On March 12, 1943, the Jędrusie assaulted the German Gestapo prison in Opatów and liberated more than 55 people held there. On March 29 of the same year a similar action was carried out in Mielec, where the unit collaborated with a local Armia Krajowa unit in liberating 180 people from a local prison. Since then the unit was unified with the Home Army and entered its ranks as the 4th company of the 2nd Home Army Infantry Regiment of the Land of Sandomierz.

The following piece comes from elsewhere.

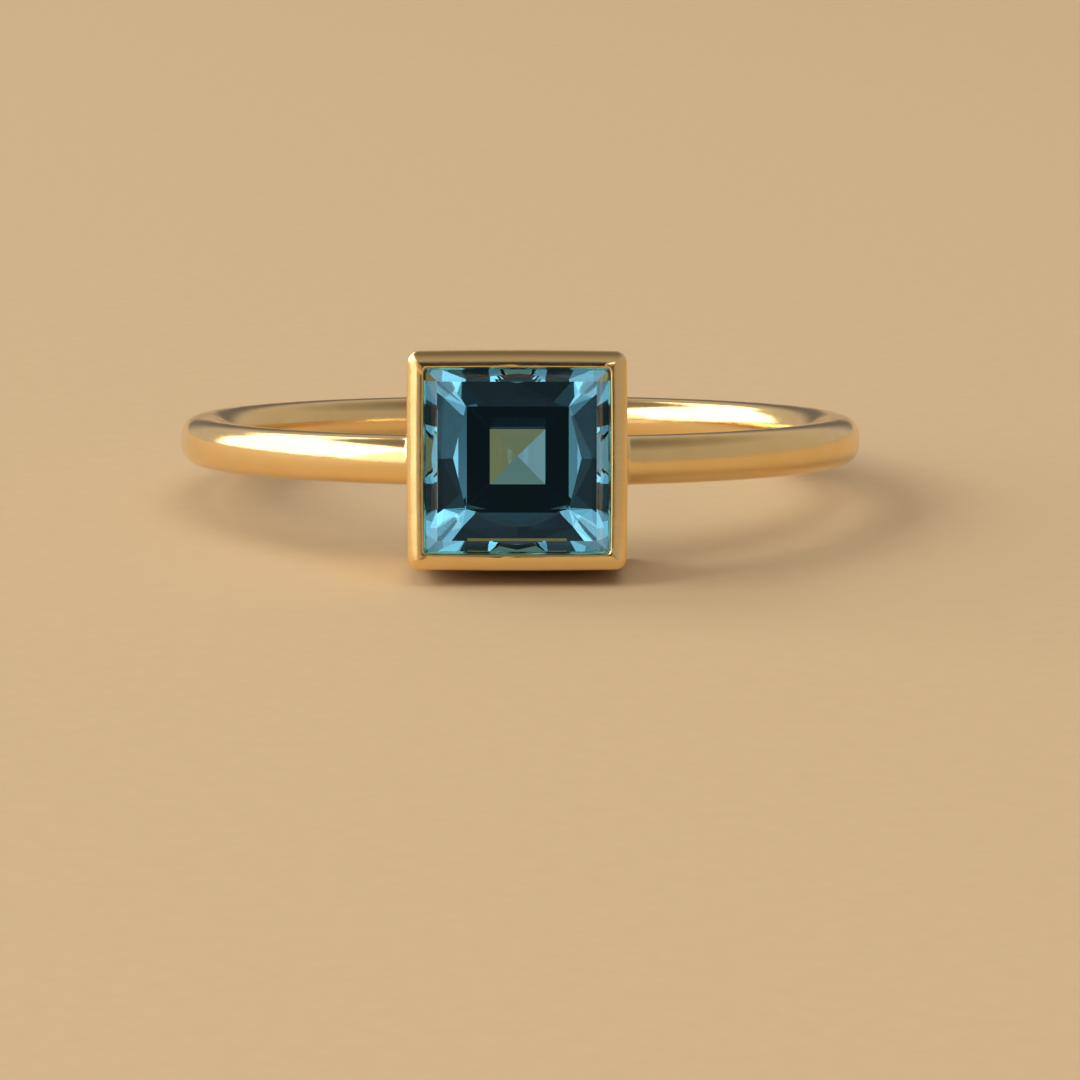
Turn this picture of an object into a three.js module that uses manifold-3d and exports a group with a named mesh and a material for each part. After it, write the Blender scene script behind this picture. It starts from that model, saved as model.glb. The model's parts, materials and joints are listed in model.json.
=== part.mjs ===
// A stackable finger ring: a plain round band with a square bezel that holds one square blue stone.
// Millimetres, +Z up. The ring lies on its side as it rests by itself: the far side of the band and the back
// edge of the bezel touch the surface, and the stone faces -Y. The origin is under the middle of the ring.

import * as THREE from 'three';
import { ConvexGeometry } from 'three/addons/geometries/ConvexGeometry.js';
import { mergeVertices } from 'three/addons/utils/BufferGeometryUtils.js';
import Module from 'manifold-3d';

// Band
const FINGER_DIAMETER = 17.3;
const BAND_THICKNESS = 1.4; // across, from the finger outwards
const BAND_WIDTH = 1.4; // along the finger
const BAND_SQUARENESS = 2.4; // 2 is an oval section, and more is squarer
const BAND_STEPS = 96; // round the finger
const SECTION_STEPS = 20; // round the band's section

// Stone
const STONE_WIDTH = 5.4;
const TABLE_WIDTH = 4.4;
const CROWN_HEIGHT = 0.5;
const GIRDLE_THICKNESS = 0.1;
const PAVILION_DEPTH = 2.75;
const CULET_CLEARANCE = 0.2; // from the stone's point to the finger

// Bezel
const STONE_GAP = 0.06; // between the stone and the metal round it
const BEZEL_WALL = 0.29; // outside the stone's girdle
const BEZEL_CORNER = 0.3; // radius of the upright corners
const BEZEL_RISE = 0.2; // how far the bezel's middle stands above the band's
const RIM_ROUNDING = 0.22; // radius of the rim's outer edge
const RIM_LAP = 0.18; // how far the rim laps over the stone
const RIM_BEVEL = 0.12; // width of the slope from the rim down to the stone
const MOUTH_CORNER = 0.12; // radius of the opening's corners
const TABLE_RISE = 0.05; // how far the stone's table stands above the rim
const SEAT_WIDTH = 0.5; // the ledge under the stone's edge
const CORNER_STEPS = 5; // in each rounded corner

// Where things lie, counted outwards from the middle of the finger hole
const FINGER_RADIUS = FINGER_DIAMETER / 2;
const BAND_MIDDLE = FINGER_RADIUS + BAND_THICKNESS / 2;
const CULET_LEVEL = FINGER_RADIUS + CULET_CLEARANCE;
const GIRDLE_LEVEL = CULET_LEVEL + PAVILION_DEPTH;
const TABLE_LEVEL = GIRDLE_LEVEL + GIRDLE_THICKNESS + CROWN_HEIGHT;
const RIM_LEVEL = TABLE_LEVEL - TABLE_RISE;
const BEZEL_HALF = STONE_WIDTH / 2 + STONE_GAP + BEZEL_WALL;
const MOUTH_HALF = STONE_WIDTH / 2 - RIM_LAP;

// The pavilion's corners, as shares of the stone's width and of the pavilion's depth. The squares carry the
// four ridges that run from the edge towards the point. The middles are the points halfway along the sides,
// and stand out past a straight side, so that long facets fan out from each corner.
const PAVILION_SQUARES = [
  { width: 1, depth: 0 },
  { width: 0.53, depth: 0.604 },
  { width: 0.285, depth: 0.845 },
];
const PAVILION_MIDDLES = [
  { width: 0.9, depth: 0.16 },
  { width: 0.78, depth: 0.32 },
  { width: 0.66, depth: 0.465 },
];

const gold = new THREE.MeshStandardMaterial({ color: 0xd8ab5a, metalness: 1, roughness: 0.2 });
const blueStone = new THREE.MeshStandardMaterial({
  color: 0x2b7c9b,
  metalness: 0,
  roughness: 0.04,
  flatShading: true,
});

const wasm = await Module();
wasm.setup();

function toSolid(geometry) {
  const bare = geometry.clone();
  bare.deleteAttribute('normal');
  bare.deleteAttribute('uv');
  const merged = mergeVertices(bare, 1e-5);
  const mesh = new wasm.Mesh({
    numProp: 3,
    vertProperties: new Float32Array(merged.attributes.position.array),
    triVerts: new Uint32Array(merged.index.array),
  });
  return new wasm.Manifold(mesh);
}

function toGeometry(solid) {
  const mesh = solid.getMesh();
  const geometry = new THREE.BufferGeometry();
  geometry.setAttribute('position', new THREE.BufferAttribute(mesh.vertProperties, 3));
  geometry.setIndex(new THREE.BufferAttribute(mesh.triVerts, 1));
  geometry.computeVertexNormals();
  return geometry;
}

// The outline of the band's section as points (distance from the middle of the hole, height)
function bandSection() {
  const points = [];
  for (let step = 0; step < SECTION_STEPS; step += 1) {
    const angle = (step / SECTION_STEPS) * 2 * Math.PI;
    const outward = Math.cos(angle);
    const upward = Math.sin(angle);
    const across = Math.sign(outward) * Math.abs(outward) ** (2 / BAND_SQUARENESS);
    const along = Math.sign(upward) * Math.abs(upward) ** (2 / BAND_SQUARENESS);
    const radius = BAND_MIDDLE + (across * BAND_THICKNESS) / 2;
    points.push(new THREE.Vector2(radius, (along * BAND_WIDTH) / 2));
  }
  return points;
}

function band() {
  const section = bandSection();
  return new THREE.LatheGeometry([...section, section[0]], BAND_STEPS).rotateX(Math.PI / 2);
}

function roundedSquare(half, radius) {
  const flat = half - radius;
  const shape = new THREE.Shape();
  shape.absarc(flat, flat, radius, 0, Math.PI / 2);
  shape.absarc(-flat, flat, radius, Math.PI / 2, Math.PI);
  shape.absarc(-flat, -flat, radius, Math.PI, 1.5 * Math.PI);
  shape.absarc(flat, -flat, radius, 1.5 * Math.PI, 2 * Math.PI);
  return shape;
}

// The setting's shapes are drawn with +Z pointing away from the finger, turned to face -Y and raised
function faceForward(geometry) {
  return geometry.rotateX(Math.PI / 2).translate(0, 0, BEZEL_RISE);
}

function bezelBlock() {
  const outline = roundedSquare(BEZEL_HALF - RIM_ROUNDING, BEZEL_CORNER - RIM_ROUNDING);
  const block = new THREE.ExtrudeGeometry(outline, {
    depth: RIM_LEVEL - RIM_ROUNDING,
    bevelThickness: RIM_ROUNDING,
    bevelSize: RIM_ROUNDING,
    bevelSegments: CORNER_STEPS,
    curveSegments: CORNER_STEPS,
  });
  return faceForward(block);
}

function fingerHole() {
  const length = 4 * BEZEL_HALF;
  return new THREE.CylinderGeometry(FINGER_RADIUS, FINGER_RADIUS, length, BAND_STEPS).rotateX(Math.PI / 2);
}

// The square well under the stone, open to the finger
function seatWell() {
  const outline = roundedSquare(STONE_WIDTH / 2 - SEAT_WIDTH, MOUTH_CORNER);
  return faceForward(new THREE.ExtrudeGeometry(outline, {
    depth: GIRDLE_LEVEL,
    bevelEnabled: false,
    curveSegments: CORNER_STEPS,
  }));
}

// The opening that shows the stone: its sides slope out from the stone to the front of the rim. The second
// outline lies beyond the rim, so that the cut goes right through.
function mouth() {
  const rise = RIM_LEVEL - GIRDLE_LEVEL;
  const points = [];
  for (const share of [0, 2]) {
    const outline = roundedSquare(MOUTH_HALF + share * RIM_BEVEL, MOUTH_CORNER);
    for (const point of outline.getPoints(CORNER_STEPS)) {
      points.push(new THREE.Vector3(point.x, point.y, GIRDLE_LEVEL + share * rise));
    }
  }
  return faceForward(new ConvexGeometry(points));
}

// The same point on each of the stone's four sides
function fourPoints(x, y, level) {
  const point = new THREE.Vector3(x, y, level);
  const quarter = new THREE.Vector3(0, 0, 1);
  return [0, 1, 2, 3].map((turn) => point.clone().applyAxisAngle(quarter, (turn * Math.PI) / 2));
}

// The cut stone, with its girdle's lower edge at height 0. With a gap, it is the larger shape of its seat.
function stone(gap) {
  const edge = STONE_WIDTH / 2 + gap;
  const table = TABLE_WIDTH / 2 + gap;
  const points = [
    ...fourPoints(table, table, GIRDLE_THICKNESS + CROWN_HEIGHT + gap),
    ...fourPoints(edge, edge, GIRDLE_THICKNESS),
  ];
  for (const square of PAVILION_SQUARES) {
    const half = (square.width * STONE_WIDTH) / 2 + gap;
    points.push(...fourPoints(half, half, -square.depth * PAVILION_DEPTH));
  }
  for (const middle of PAVILION_MIDDLES) {
    const half = (middle.width * STONE_WIDTH) / 2 + gap;
    points.push(...fourPoints(half, 0, -middle.depth * PAVILION_DEPTH));
  }
  points.push(new THREE.Vector3(0, 0, -PAVILION_DEPTH - gap));
  return new ConvexGeometry(points);
}

function shankAndBezel() {
  const seatCutter = faceForward(stone(STONE_GAP).translate(0, 0, GIRDLE_LEVEL));
  const metal = toSolid(bezelBlock())
    .subtract(toSolid(fingerHole()))
    .add(toSolid(band()))
    .subtract(toSolid(seatWell()))
    .subtract(toSolid(mouth()))
    .subtract(toSolid(seatCutter));
  const mesh = new THREE.Mesh(toGeometry(metal), gold);
  mesh.name = 'shank_and_bezel';
  return mesh;
}

function squareStone() {
  const mesh = new THREE.Mesh(stone(0), blueStone);
  mesh.name = 'square_stone';
  mesh.rotation.x = Math.PI / 2;
  mesh.position.set(0, -GIRDLE_LEVEL, BEZEL_RISE);
  return mesh;
}

// The ring leans back until the far side of the band and the back edge of the bezel are level
function restingLean() {
  const edgeReach = Math.sqrt(FINGER_RADIUS ** 2 - (BEZEL_HALF - BEZEL_CORNER) ** 2);
  const edgeDrop = BEZEL_HALF - BEZEL_RISE;
  const slopes = bandSection().map((point) => Math.atan2(point.y + edgeDrop, point.x + edgeReach));
  return Math.min(...slopes);
}

const leaningRing = new THREE.Group();
leaningRing.add(shankAndBezel(), squareStone());
leaningRing.rotation.x = -restingLean();

const ring = new THREE.Group();
ring.add(leaningRing);
const box = new THREE.Box3().setFromObject(ring, true);
leaningRing.position.set(0, -(box.min.y + box.max.y) / 2, -box.min.z);

export default ring;
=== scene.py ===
import json
import math

import bmesh
import bpy
from mathutils import Matrix, Vector


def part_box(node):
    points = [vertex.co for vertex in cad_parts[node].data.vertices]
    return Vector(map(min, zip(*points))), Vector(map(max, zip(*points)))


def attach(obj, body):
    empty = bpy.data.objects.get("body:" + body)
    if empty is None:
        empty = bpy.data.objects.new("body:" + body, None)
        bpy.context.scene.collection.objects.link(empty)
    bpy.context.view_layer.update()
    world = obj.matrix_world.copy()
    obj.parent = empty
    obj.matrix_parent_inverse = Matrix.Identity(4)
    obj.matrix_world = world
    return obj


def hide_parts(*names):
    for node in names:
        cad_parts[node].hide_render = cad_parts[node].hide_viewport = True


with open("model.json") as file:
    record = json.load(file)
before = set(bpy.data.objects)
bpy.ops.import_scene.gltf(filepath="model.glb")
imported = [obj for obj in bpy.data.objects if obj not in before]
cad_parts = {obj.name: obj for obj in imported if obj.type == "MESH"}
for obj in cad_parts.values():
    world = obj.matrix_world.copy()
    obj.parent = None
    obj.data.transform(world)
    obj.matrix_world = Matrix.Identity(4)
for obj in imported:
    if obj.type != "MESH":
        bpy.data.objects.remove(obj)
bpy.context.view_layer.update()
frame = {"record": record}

MM = 0.001

# The ring's own sizes
FINGER_RADIUS = 8.65 * MM
BAND_THICKNESS = 1.4 * MM
BAND_WIDTH = 1.4 * MM
BAND_SQUARENESS = 2.4
STONE_HALF = 2.7 * MM
GIRDLE_LEVEL = 11.6 * MM
GIRDLE_THICKNESS = 0.1 * MM
RIM_LEVEL = 12.15 * MM
BEZEL_HALF = 3.05 * MM
BEZEL_CORNER = 0.3 * MM
RIM_ROUNDING = 0.22 * MM
RIM_LAP = 0.18 * MM
RIM_BEVEL = 0.07 * MM
MOUTH_CORNER = 0.12 * MM
SEAT_WIDTH = 0.5 * MM
STONE_GAP = 0.06 * MM
EDGE_SOFTENING = 0.05 * MM
LIP_HEIGHT = 0.24 * MM  # of the metal's inner edge above the stone's girdle
LIP_UNDERCUT = 0.01 * MM
LIP_THICKNESS = 0.03 * MM
SEAT_DROP = 0.2 * MM  # how much deeper the seat's slope falls than it is wide
BEZEL_BOW = 0.03 * MM  # how far a side's ends fall back from its middle
TOP_TAPER = 0.17 * MM  # how far the upper wall falls towards the finger
BEZEL_RISE = 0.2 * MM  # how far the bezel's middle stands above the band's
SOLDER_FILLET = 0.12 * MM
BURIED_END = 0.4 * MM  # how far the band's ends reach into the bezel's walls

CROWN_HEIGHT = 0.5 * MM
PAVILION_DEPTH = 2.75 * MM
TABLE_HALF = 2.2 * MM

# How finely the metal is drawn
SECTION_STEPS = 56
BAND_STEPS = 300
WALL_ROWS = 16
RIM_ROWS = 14
CORNER_STEPS = 8
SIDE_STEPS = 22
FILLET_CUTS = (0.04, 0.15, 0.35, 0.6, 1.0)  # shares of the fillet's reach along the band
SMALLEST_CORNER = 0.02 * MM
SHARP_FROM = math.radians(50.0)

# The pavilion's corners as shares of the stone's half width and of the pavilion's depth. The squares carry
# the four ridges, and the middles stand out past a straight side, so that facets fan out from each corner.
PAVILION_SQUARES = ((1.0, 0.0), (0.53, 0.604), (0.285, 0.845))
PAVILION_MIDDLES = ((0.9, 0.16), (0.78, 0.32), (0.66, 0.465))

# How far the ring leans back as it rests
stack_axis = frame["record"]["mounts"][0]["axis"]
LEAN = math.atan2(stack_axis[1], stack_axis[2])
ring_low, ring_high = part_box("shank_and_bezel")


def ring_to_floor():
    """Carries the upright ring, whose middle is at the origin and whose stone faces -Y, to where it rests."""
    turn = Matrix.Rotation(-LEAN, 4, "X")
    front = (turn @ Vector((0.0, -RIM_LEVEL, BEZEL_RISE - BEZEL_HALF + RIM_ROUNDING))).y
    top = (turn @ Vector((0.0, -RIM_LEVEL + RIM_ROUNDING, BEZEL_RISE + BEZEL_HALF))).z
    reach = RIM_ROUNDING * (1 - math.cos(LEAN))
    move = Vector((0.0, ring_low.y - front, ring_high.z - top - reach))
    return Matrix.Translation(move) @ turn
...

After the start of the Operation Tempest in 1944, the unit fought together with the rest of the regiment against the German forces defending the bridgehead near Baranów and Sandomierz against the Red Army. It also liberated a number of towns in the area. At that time the unit numbered some 250 fully equipped soldiers in the first line. Apart from the Polish boys, it included also a number of Jews hiding from the Germans, as well as French and Russian POW camp escapees and even a number of deserters from the Wehrmacht.

==After World War II==

After the war many of the former Jędrusie members were persecuted by the NKVD and the communist authorities of Poland. Most of the fallen soldiers were exhumed in the 1950s and interred together with the first commander of the unit.

== Bibliography ==
- Jerzy Ślaski, Polska walcząca 1939–1945, Warszawa 1985
- Eugeniusz Dąbrowski, Gdy bój się już skończy ...: upamiętnione miejsca działalności tajnej organizacji "Odwet-Jędrusie" 1939-1945, Warszawa 1989
- Eugeniusz Dąbrowski, Szlakiem "Jędrusiów", Kraków 1992
- Aleksandra Janas, Adam Wójcik [oprac.], Odwet – Jędrusie: legenda Ziemi Tarnobrzeskiej, Tarnobrzeg 1993.
- Włodzimierz Gruszczyński, Odwet – Jędrusie: próba monografii, Staszów 1995
- Mieczysław Korczak, Życie na Włosku, Staszów 1997
- Wojciech Źródlak, Adam Molenda, Kronikarz podłych lat. Czesław Molenda (1911–1982). [w:] „Biblioteka [Kroniki m. Łodzi], tom 2, Łódź 2007, ss. 46 – 65 [Cz. Molenda, członek oddz. "Jędrusie" oraz współredaktor "Odwetu"].